给部署机器配置SSH的免密登录权限,具体参考ssh免密登录。
2、安装python-netaddr
# 安装pip
yum -y install epel-release
yum -y install python-pip
# 安装python-netaddr
pip install netaddr
3、升级Jinja
# Jinja 2.9 (or newer)
pip install --upgrade jinja2
部署机器即用来运行k8s集群的机器,包括Master
和Node
。
1、确认系统版本
本文采用centos7
的系统,建议将系统内核升级到4.x.x
以上。
2、关闭防火墙
systemctl stop firewalld
systemctl disable firewalld
iptables -F
3、关闭swap
Kubespary v2.5.0
的版本需要关闭swap,具体参考
https://github.com/kubernetes-incubator/kubespray/blob/02cd5418c22d51e40261775908d55bc562206023/roles/kubernetes/preinstall/tasks/verify-settings.yml#L75
- name: Stop if swap enabled
assert:
that: ansible_swaptotal_mb == 0
when: kubelet_fail_swap_on|default(true)
ignore_errors: "{{ ignore_assert_errors }}"
V2.6.0
版本去除了swap的检查,具体参考:
https://github.com/kubernetes-incubator/kubespray/commit/b902602d161f8c147f3d155d2ac5360244577127#diff-b92ae64dd18d34a96fbeb7f7e48a6a9b
执行关闭swap命令swapoff -a
。
[root@master ~]#swapoff -a
[root@master ~]#
[root@master ~]# free -m
total used free shared buff/cache available
Mem: 976 366 135 6 474 393
Swap: 0 0 0
# swap 一栏为0,表示已经关闭了swap
4、确认部署机器内存
由于本文采用虚拟机部署,内存可能存在不足的问题,因此将虚拟机内存调整为3G或以上;如果是物理机一般不会有内存不足的问题。
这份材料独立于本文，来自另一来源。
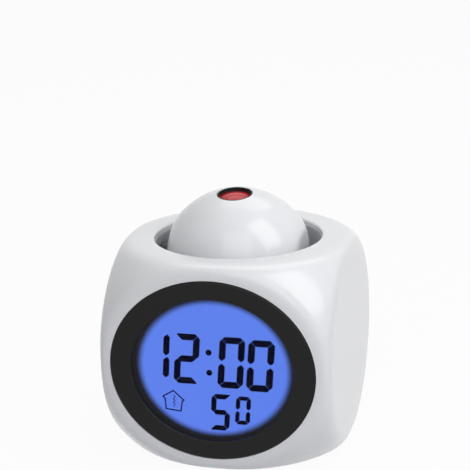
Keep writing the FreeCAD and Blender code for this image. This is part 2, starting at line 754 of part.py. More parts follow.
def head_shell(side):
    """Upper or lower half of the head's shell, split through the tilt axis."""
    shell = barrel_form(0).cut(barrel_form(ball_wall))
    bosses = [rod_x(boss_radius, s * (ball_half_width - ball_wall - pin_depth),
                    s * (ball_half_width + 0.3), 0, ball_z) for s in (-1, 1)]
    posts = [rod_z(head_post, ball_z - ball_radius, ball_z + ball_radius, 0, s * head_screw_y)
             for s in (-1, 1)]
    solid = barrel_form(0)
    pieces = [shell] + bosses + [p.common(solid) for p in posts]
    if side > 0:
        sleeve = rod_z(sleeve_radius, barrel_low + 2, lens_ring_low)
        half_space = block(-far, far, -far, far, ball_z, far)
        cuts = [rod_z(lens_ring_radius + seat_gap, barrel_low, far)]
        cuts += [rod_z(screw_radius - 0.1, ball_z - 1, ball_z + 8, 0, s * head_screw_y)
                 for s in (-1, 1)]
        pieces.append(sleeve)
    else:
        posts = [rod_z(post_radius + 0.3, ball_z - ball_radius, led_board_top - board_thickness,
                       x, 0) for x in (-led_screw_x, led_screw_x)]
        half_space = block(-far, far, -far, far, -far, ball_z)
        cuts = [rod_z(screw_radius + 0.1, -far, ball_z + 1, 0, s * head_screw_y)
                for s in (-1, 1)]
        cuts += [rod_z(screw_head_radius + 0.2, -far, ball_z - head_screw_drop, 0,
                       s * head_screw_y) for s in (-1, 1)]
        cuts += [rod_z(screw_radius - 0.1, led_board_top - 2 * pilot_depth, led_board_top, x, 0)
                 for x in (-led_screw_x, led_screw_x)]
        pieces += [p.common(solid) for p in posts]
    cuts.append(rod_x(pin_radius + 0.02, -far, far, 0, ball_z))
    return leaned(joined(pieces).common(half_space).cut(joined(cuts)))


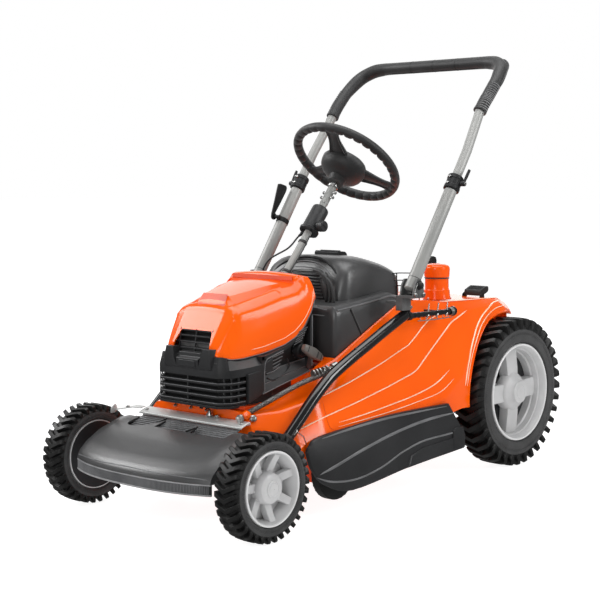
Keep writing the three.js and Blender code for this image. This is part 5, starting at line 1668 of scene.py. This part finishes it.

具体参考:
https://github.com/kubernetes-incubator/kubespray/blob/95f1e4634a1c50fa77312d058a2b713353f4307e/roles/kubernetes/preinstall/tasks/verify-settings.yml#L52
- name: Stop if memory is too small for masters
assert:
that: ansible_memtotal_mb >= 1500
ignore_errors: "{{ ignore_assert_errors }}"
when: inventory_hostname in groups['kube-master']
- name: Stop if memory is too small for nodes
assert:
that: ansible_memtotal_mb >= 1024
ignore_errors: "{{ ignore_assert_errors }}"
when: inventory_hostname in groups['kube-node']
Docker
版本为17.03.2-ce
。
1、Master节点
2、Node节点
3、说明
镜像被墙并且全部镜像下载需要较多时间,建议提前下载到部署机器上。
hyperkube镜像主要用来运行k8s核心组件(例如kube-apiserver等)。
此处使用的网络组件为calico。
git clone https://github.com/kubernetes-incubator/kubespray.git
hosts.ini
主要为部署节点机器信息的文件,路径为:kubespray/inventory/sample/hosts.ini
。
cd kubespray
# 复制一份配置进行修改
cp -rfp inventory/sample inventory/k8s
vi inventory/k8s/hosts.ini
例如:
hosts.ini文件可以填写部署机器的登录密码,也可以不填密码而设置ssh的免密登录。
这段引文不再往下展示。